In the September issue, Anne Applebaum documented the anarchy and greed of Sudan's devastating civil war.

Behind the Cover: In this month's cover story, "The Most Powerful Man in Science" (p. 34), Michael Scherer profiles Secretary of Health and Human Services Robert F. Kennedy Jr. Kennedy has broken with his family and his former political party, and has attacked the scientific establishment. For this month's cover image, the photographer Elinor Carucciknown for her intimate explorations of family and identity captured Kennedy in his HHS office.

Kennedy suggested that she shoot a portrait with him holding his rosary. -Bifen Xu, Senior Photo Editor.

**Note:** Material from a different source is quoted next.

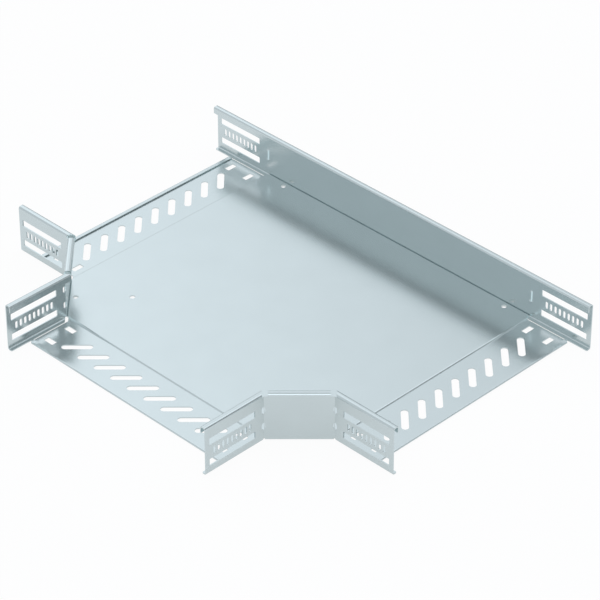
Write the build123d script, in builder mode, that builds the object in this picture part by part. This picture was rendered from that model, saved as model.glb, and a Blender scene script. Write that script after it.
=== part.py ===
from build123d import *
import os

# Horizontal tee for a perforated cable tray, in bent galvanised sheet, in millimetres.
# A floor plate lies on the bottom flanges of three side pieces: one straight rail along
# the back of the run, and two corner pieces that turn from the run into the branch.
# The run lies along X, the branch leaves towards -Y, and the tee stands on z = 0.

# Sheet and overall size
sheet = 1.25
outer_width = 296.0
wall_height = 57.0
corner_run = 49.1
wing = 79.4

# Floor plate levels and ends
joggle = 1.75
joggle_inset = 1.8
joggle_run = 1.0
joggle_radius = 0.5
end_setback = 23.3
end_clearance = 7.0
hem_width = 5.0
hem_gap = 0.3
hem_flat = 0.1
hem_corner = 2.4
floor_gap = 0.1

# Side wall section
bend_radius = 1.25
shoulder_radius = 3.0
lip_reach = 7.2
lip_drop = 8.0
lip_radius = 2.5
end_flange = 5.6
seat_flange = 14.0
seat_clearance = 1.3
flange_corner = 1.2
fold_radius = 1.0

# Gaps beside a fold: along the middle leaf for the lips and its own flange, across it for a wing
wing_lip_gap = 2.1
middle_lip_gap = 3.9
wing_flange_gap = 0.7
middle_flange_gap = 0.5

# Floor perforation
slot_setback = 29.2
slot_pitch = 25.0
slot_margin = 35.0
slot_length = 33.1
slot_width = 7.8
slot_turn = -45.0
window_setback = 30.7
window_spread = 28.0
window_inset = 13.3
window_length = 13.3
window_width = 7.0
window_corner = 0.8
locating_hole = 6.0
locating_inset = 8.2
locating_setback = 30.7
drain_hole = 6.0
drain_inset = 23.6

# Wall perforation
joint_centre = 36.25
joint_slot_length = 62.0
joint_slot_height = 8.0
joint_slot_corner = 0.8
joint_slot_low = 13.25
joint_slot_rise = 25.0
comb_pitch = 6.0
comb_count = 9
comb_width = 3.4
comb_height = 8.8
fold_slot_width = 4.4
fold_slot_height = 8.0
fold_slot_low = 17.7
fold_slot_rise = 19.6
fold_slot_shift = 1.0

# Arrow mark pressed into the rail
arrow_tip = 18.2
arrow_length = 16.4
arrow_width = 3.0
arrow_head = 6.4
arrow_point = 4.0
arrow_depth = 1.2
arrow_slope = 45.0

# How near an edge's middle has to lie to a place to be picked there
near = 0.01

# Worked-out places
half_width = outer_width / 2
corner_start = half_width + corner_run
wall_reach = corner_start + wing
joggle_start = corner_start - joggle_inset
seat_reach = joggle_start - seat_clearance
end_reach = wall_reach - end_setback
end_width = outer_width - 2 * end_clearance
tee_y = (wall_reach - half_width) / 2
wall_bottom = joggle - sheet
wall_top = wall_bottom + wall_height
web_bottom = wall_bottom + sheet + bend_radius
web_top = wall_top - shoulder_radius
lip_bottom = wall_top - lip_drop
wall_middle = (wall_bottom + wall_top) / 2
slot_row = end_reach - slot_setback
slot_count = 1 + int((end_width - 2 * slot_margin) // slot_pitch)
window_row = end_reach - window_setback
window_offset = end_width / 2 - window_inset
locating_place = joggle_start - locating_setback
drain_place = half_width - drain_inset
floor_inset = sheet + bend_radius + floor_gap
hem_height = 2 * sheet + hem_gap
hem_radius = (hem_height - hem_flat) / 2
diagonal = (corner_start - half_width) * 2**0.5
corner_middle = (corner_start + half_width) / 2
back_line = Vector(wall_reach, half_width)
across = Vector(1, 1).normalized()
branch_end = Vector(half_width, -wall_reach)
branch_fold = Vector(half_width, -corner_start)
run_fold = Vector(corner_start, -half_width)
run_end = Vector(wall_reach, -half_width)


def level(z):
    """Horizontal plane at height z, centred where the run and the branch cross."""
    return Plane(origin=(0, tee_y, z))


def end_level(angle):
    """Horizontal plane at the foot of the tee, turned so that x points out of one end."""
    return level(0).rotated((0, 0, angle))


def end_section(angle):
    """Upright plane along one end's centre line: x points out of the end, y is up."""
    outward = end_level(angle).x_dir
    return Plane(origin=(0, tee_y, 0), x_dir=outward, z_dir=outward.cross(Vector(0, 0, 1)))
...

I have studied Sudan all of my adult life. I lived there in 1980 and wrote my doctoral dissertation on Sudanese foreign policy.

It's a country, I learned, that breaks the heart of anyone who loves it.

In the years since, I have not found a single American article or book on Sudan that did not get some detail wrong.

But Anne Applebaum's "This Is What the End of the Liberal World Order Looks Like," deeply depressing though it is, gets everything right. It even conveys, somehow, the feeling of Sudan.

I had thought that I should write something about the utter depravity of the current civil war, but now I don't have to. The absence of any coverage was horrifying. The scale of the tragedy in Sudan has to be described before anyone will try to do anything about it.

Sally Ann Baynard Alexandria, Va.

In "This Is What the End of the Liberal World Order Looks Like," Anne Applebaum writes that "Sudan is a good place to fight." But we should also remember that Sudan is a good place to wage peace.